2013 was a great year for me—I was 27, progressing through the initial stages of my doctorate program in atmospheric science, and about to become a first-time mom—when I received confirmation that an article I’d authored with a colleague for an independent research course was accepted into BAMS (Perryman and Theiss 2014). Being published in BAMS was a major academic goal I didn’t think would be accomplished until much later in my career, much less so while I was still a graduate student, so I was ecstatic and proud of my accomplishment—that is, until I received an email response a few months after the article printing from a male, self-proclaimed veteran broadcast meteorologist (who is currently still working in the profession). The email was an angry, sexist, racist, anecdotal-based rant that called into question our education and life experience, in addition to our research findings and the research findings of other studies that our work is grounded in. (The email author also implied that female weathercasters were equivalent to strippers—“pole workers”—and decried the unfairness of women extorting their physical appearance to achieve career goals, in addition to putting down people of color and those in the teaching profession.)

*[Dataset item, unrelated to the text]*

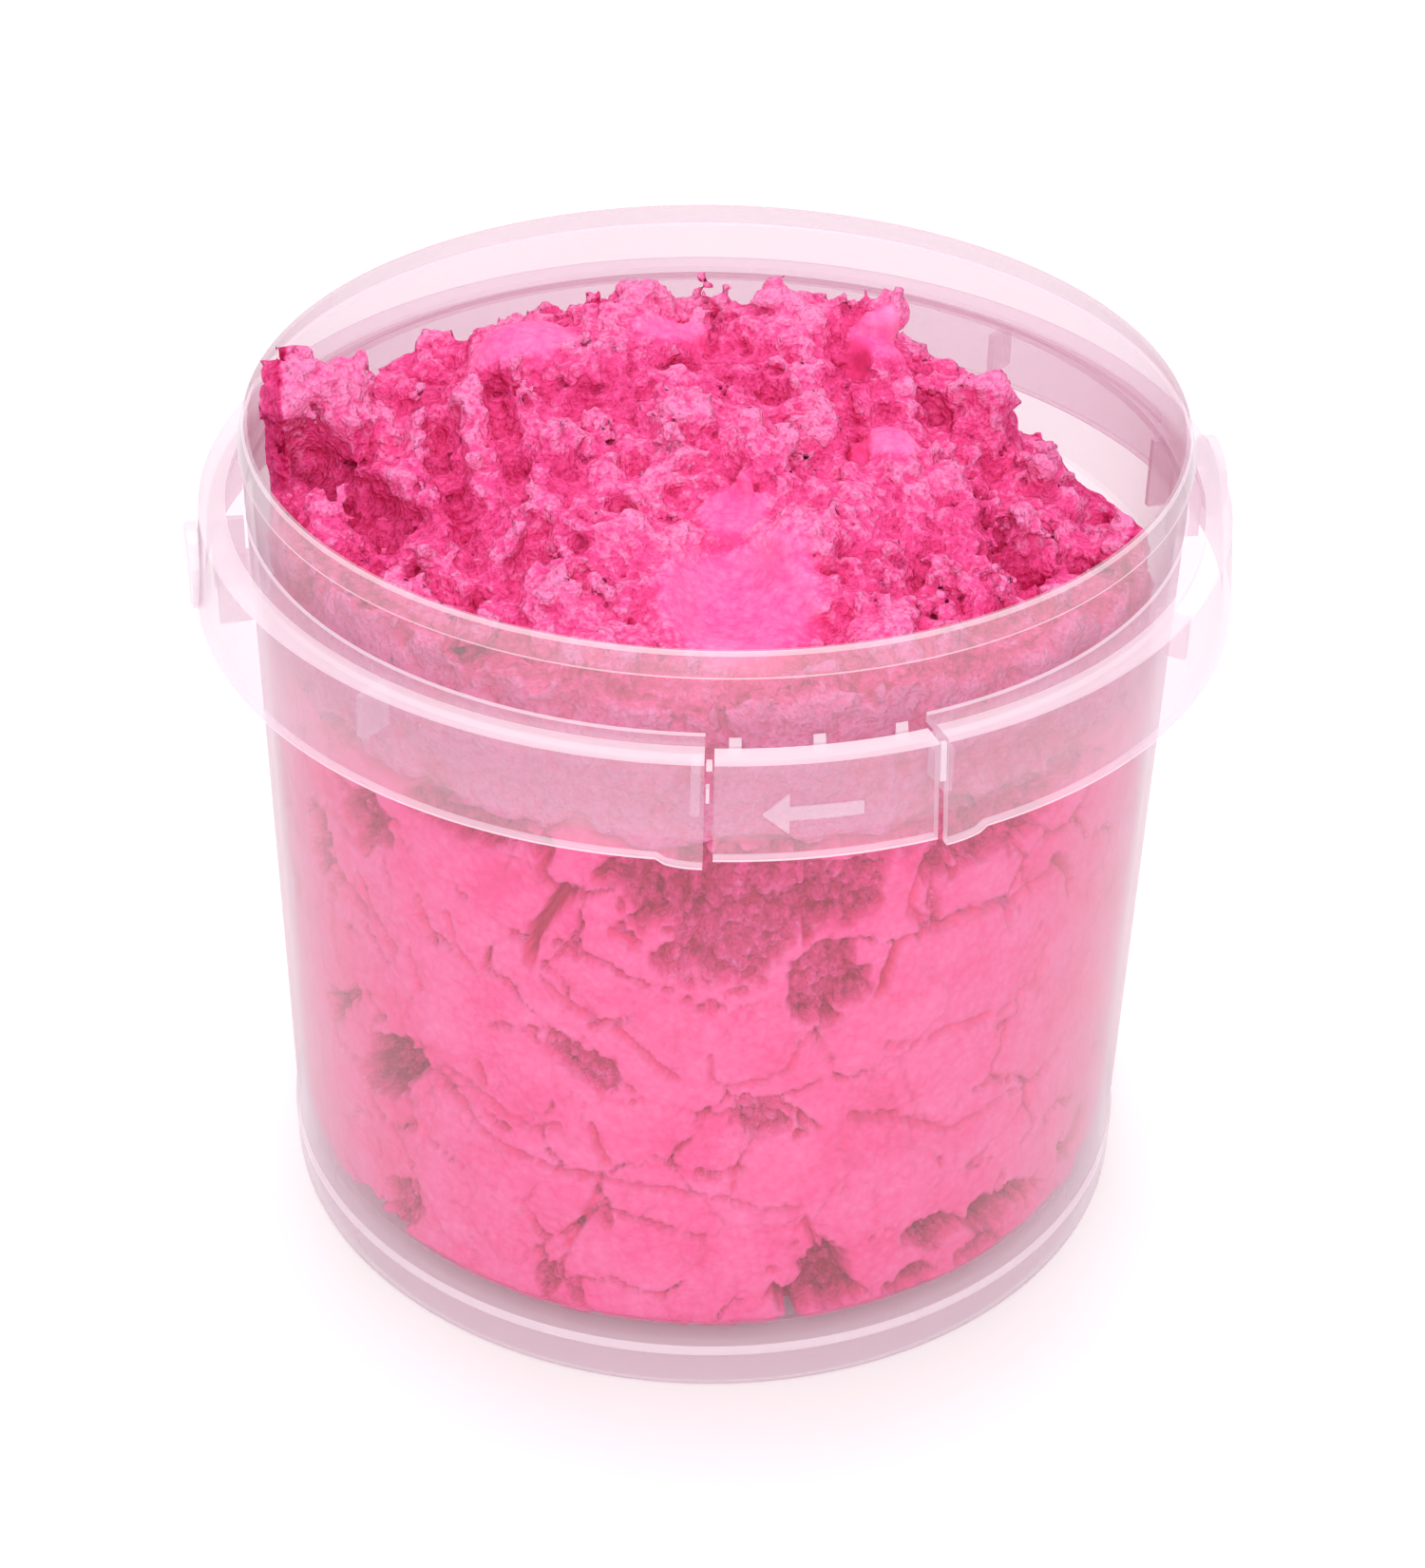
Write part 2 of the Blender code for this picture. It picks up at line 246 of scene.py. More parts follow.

Receiving this harassment via email as a young, female graduate student undermined my self-confidence and made me doubt myself as a researcher and woman in science. I sought advice from a few male academic advisors in my field, who told me to save the email but to not respond in any way. Looking back, I think that while this advice was well-intentioned, it did a disservice to other women in my position, women who are currently seeking a graduate degree in a male-dominated field and who most likely have also been sent harassing emails in response to their research but were told to stay silent rather than respond.
Thankfully, this wasn’t the only response I received to our article; two female professors who have also published on the gender gap in the meteorology field reached out and expressed appreciation for our work. This email had a much larger, positive impact on my self-esteem and gave me the courage to keep pursuing this topic in my dissertation.
2018 has been deemed the “Year of the Woman” (Kamarck 2018)—with marches on Washington, D.C., and the most women ever elected to Congress in the midterms—but what about in academia? What about in the meteorology field? By sharing this experience with readers, I hope to shed some light on the experience of women in science-based graduate programs but also stress the importance of communicated support from female academic leaders in the field, especially with the growing mental health epidemic in academia (Evans et al. 2017). My hope is that one day, we’ll reach a point where stereotypes are not only acknowledged as existing but also changed to allow ALL women more equal access to the meteorology field.
REFERENCES
Evans, T. M., L. Bira, J. Beltran-Gastelum, L. T. Weiss, and N. Vanderford, 2017: Mental health crisis in graduate education: The data and intervention strategies. FASEB J., 31 (Suppl. 1), 750–757.
Kamarck, E., 2018: 2018: Another ‘Year of the Woman.’ www.brookings.edu/blog/fixgov/2018/11/07/2018-another-year-of-the-woman/.